Aristotle and Motion
For a very long time, it was generally thought that an object that is in motion requires a constant force to keep it that way. This idea originated with Aristotle, and it seems to make sense given your everyday experiences. For example, if you kick a ball, it will eventually stop, and you must keep kicking it to keep it in motion. But this occurrence is only due to frictional forces. New ideas regarding motion and forces were eventually developed and accepted.
First Law of Motion
Experiments that Galileo performed led him to conclude that, in the absence of friction, an object in motion will continue to move with constant speed in a straight line forever. Isaac Newton then refined this idea into his first law of motion, which posits that an object already in motion will continue moving, and an object at rest will remain at rest, unless a force is applied to change the object's state.
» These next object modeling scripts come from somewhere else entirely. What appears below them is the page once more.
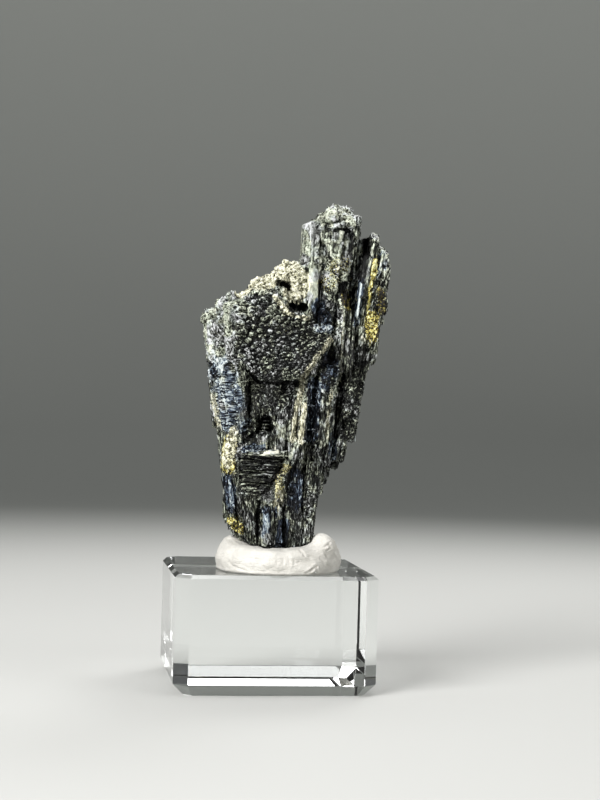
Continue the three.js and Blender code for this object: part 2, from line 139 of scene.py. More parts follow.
# matte paper: no gloss, only a faint tooth, which is drawn coarser than it is, so that it shows
paper, tree, shader = start_material("matte studio paper", {"Roughness": 0.9, "Specular IOR Level": 0.1})
place = add_node("TexCoord").outputs["Object"]
flat_place = add_node("VectorMath", (place, (1, 1, 0)), operation="MULTIPLY")
reach = add_node("VectorMath", (flat_place,), operation="LENGTH")
fade = add_node("MapRange", {"Value": reach, "From Min": 0.12, "From Max": 0.52},
                interpolation_type="SMOOTHERSTEP")
up = add_node("SeparateXYZ", (place,)).outputs["Z"]
# painted shade: the wall is painted darker at its foot, fading to a paler grey higher up
climb = add_node("MapRange", {"Value": up, "From Min": 0.03, "From Max": 0.30})
wall = add_node("Mix", {"Factor": climb, MIX_A: linear(WALL_FOOT_SHADE), MIX_B: linear(WALL_GREY)},
                data_type="RGBA")
tone = add_node("Mix", {"Factor": fade, MIX_A: linear(FLOOR_PALE), MIX_B: wall}, data_type="RGBA")
tooth = add_node("TexNoise", {"Vector": place, "Scale": 1 / (0.6 * MM), "Detail": 2.0})
bump = add_node("Bump", {"Height": tooth, "Strength": 0.06, "Distance": 0.05 * MM})
fill_sockets(shader, {"Base Color": tone, "Normal": bump})

bowl = bmesh.new()
profile = [(0, -FLOOR_DROP), (FLOOR_REACH, -FLOOR_DROP)]
for step in range(1, SWEEP_PARTS + 1):
    angle = math.pi / 2 * step / SWEEP_PARTS
    profile.append((FLOOR_REACH + SWEEP * math.sin(angle), SWEEP * (1 - math.cos(angle))))
profile.append((FLOOR_REACH + SWEEP, WALL_TOP))
line = [bowl.verts.new((r * MM, 0, z * MM)) for r, z in profile]
for a, b in zip(line, line[1:]):
    bowl.edges.new((a, b))
bmesh.ops.spin(bowl, geom=line + bowl.edges[:], axis=(0, 0, 1), cent=(0, 0, 0), steps=ROUND_PARTS,
               angle=math.tau, use_merge=True)
bmesh.ops.remove_doubles(bowl, verts=bowl.verts[:], dist=1e-6)
bmesh.ops.recalc_face_normals(bowl, faces=bowl.faces[:])
bmesh.ops.reverse_faces(bowl, faces=bowl.faces[:])
floor = place_mesh("studio_floor", mesh_of("studio_floor", bowl), paper)
floor.data.polygons.foreach_set("use_smooth", [True] * len(floor.data.polygons))

world = bpy.data.worlds.new("dim room")
bpy.context.scene.world = world
world.use_nodes = True
fill_sockets(world.node_tree.nodes["Background"], {"Color": linear(ROOM_GREY), "Strength": 0.22})

for name, where, size, power in SOFT_LIGHTS:
    light = bpy.data.lights.new(name, "AREA")
    light.shape, light.size, light.energy = "DISK", size * MM, power
    lamp = bpy.data.objects.new(name, light)
    bpy.context.scene.collection.objects.link(lamp)
    lamp.location = Vector(where) * MM
    lamp.rotation_euler = (Vector(LAMPS_AIM) * MM - lamp.location).to_track_quat("-Z", "Y").to_euler()
    lamp.visible_camera = False

# ---------------------------------------------------------------- acrylic display block
# A square block of clear cast acrylic, sawn, then ground and polished. The upright edges have flat
# chamfers, and the edges all round the top and the bottom are bevelled.
BLOCK_SIDE, BLOCK_HEIGHT = 32.0, 18.8
CORNER_CHAMFER, TOP_BEVEL, BOTTOM_BEVEL, POLISHED_EDGE = 2.2, 0.6, 1.7, 0.05


def bevel_edges(shape, width, rule):
    """Cuts a flat along the edges that pass the rule, which takes an edge's middle height and the edge."""
    edges = [e for e in shape.edges if rule((e.verts[0].co + e.verts[1].co).z / 2 / MM, e)]
    bmesh.ops.bevel(shape, geom=edges, offset=width * MM, offset_type="OFFSET", segments=1, profile=0.5,
                    affect="EDGES", material=-1, clamp_overlap=True)


block = bmesh.new()
bmesh.ops.create_cube(block, size=1)
bmesh.ops.scale(block, vec=Vector((BLOCK_SIDE, BLOCK_SIDE, BLOCK_HEIGHT)) * MM, verts=block.verts)
bmesh.ops.translate(block, vec=(0, 0, BLOCK_HEIGHT / 2 * MM), verts=block.verts)
bevel_edges(block, CORNER_CHAMFER, lambda z, e: 0.2 * BLOCK_HEIGHT < z < 0.8 * BLOCK_HEIGHT)
bevel_edges(block, TOP_BEVEL, lambda z, e: z > BLOCK_HEIGHT - 0.01)
bevel_edges(block, BOTTOM_BEVEL, lambda z, e: z < 0.01)
bevel_edges(block, POLISHED_EDGE, lambda z, e: e.calc_face_angle(0) > 0.2)
bmesh.ops.recalc_face_normals(block, faces=block.faces[:])

# polished acrylic: almost no roughness, a trace of wiping marks that only the gloss shows
acrylic, tree, shader = start_material("polished clear acrylic", {
    "Base Color": linear("#fafcfb"), "Transmission Weight": 1.0, "IOR": 1.49})
place = add_node("TexCoord").outputs["Object"]
wipe = add_node("Mapping", {"Vector": place, "Rotation": (0.3, 0.5, 0.9), "Scale": (1, 6, 1)})
marks = add_node("TexNoise", {"Vector": wipe, "Scale": 1 / (3.0 * MM), "Detail": 4.0})
gloss = add_node("MapRange", {"Value": marks, "From Min": 0.45, "From Max": 0.75, "To Min": 0.0,
                              "To Max": 0.035})
fill_sockets(shader, {"Roughness": gloss})

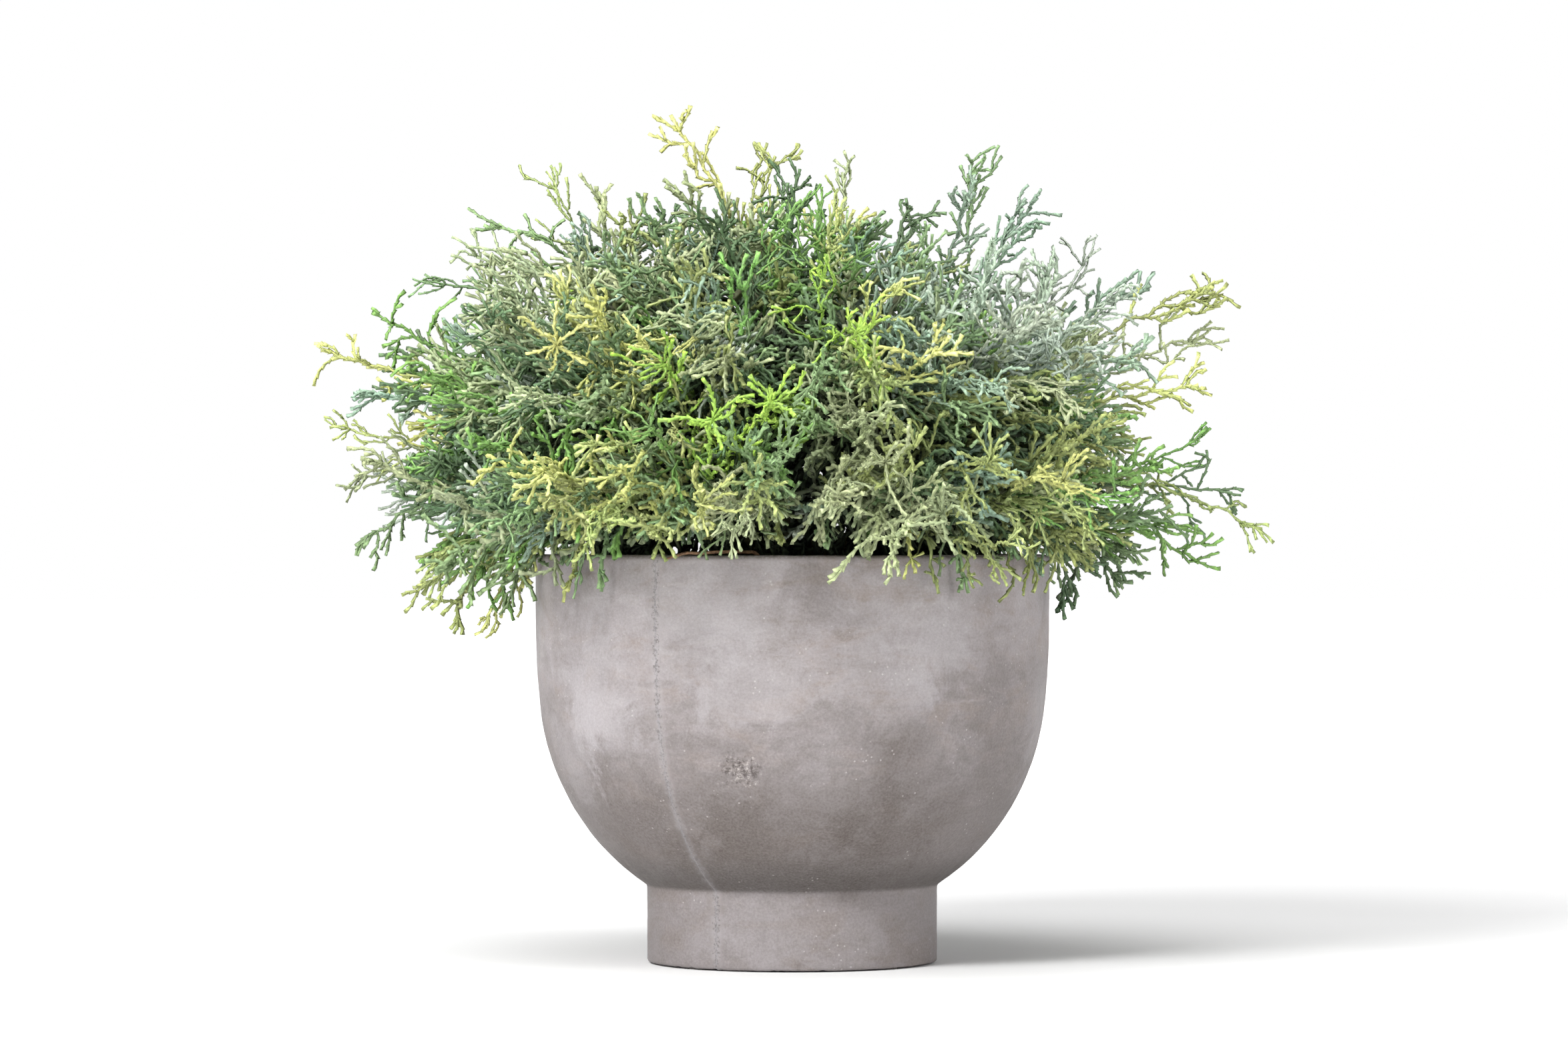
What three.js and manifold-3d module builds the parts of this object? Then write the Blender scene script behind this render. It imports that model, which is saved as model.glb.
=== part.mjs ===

This law is also called the law of inertia, since it basically defines the concept.
Mass and Weight
Don't confuse the concepts of mass and weight. Mass is a measure of the quantity of matter in an object and is directly proportional to that object's inertia. Weight, on the other hand, depends on the strength of the gravitational field that the object finds itself in. Therefore, a given object will have the same mass and amount of inertia anywhere, whether on Earth, the moon or in distant reaches of the universe. An object's weight, however, can differ, and is not directly related to its inertia.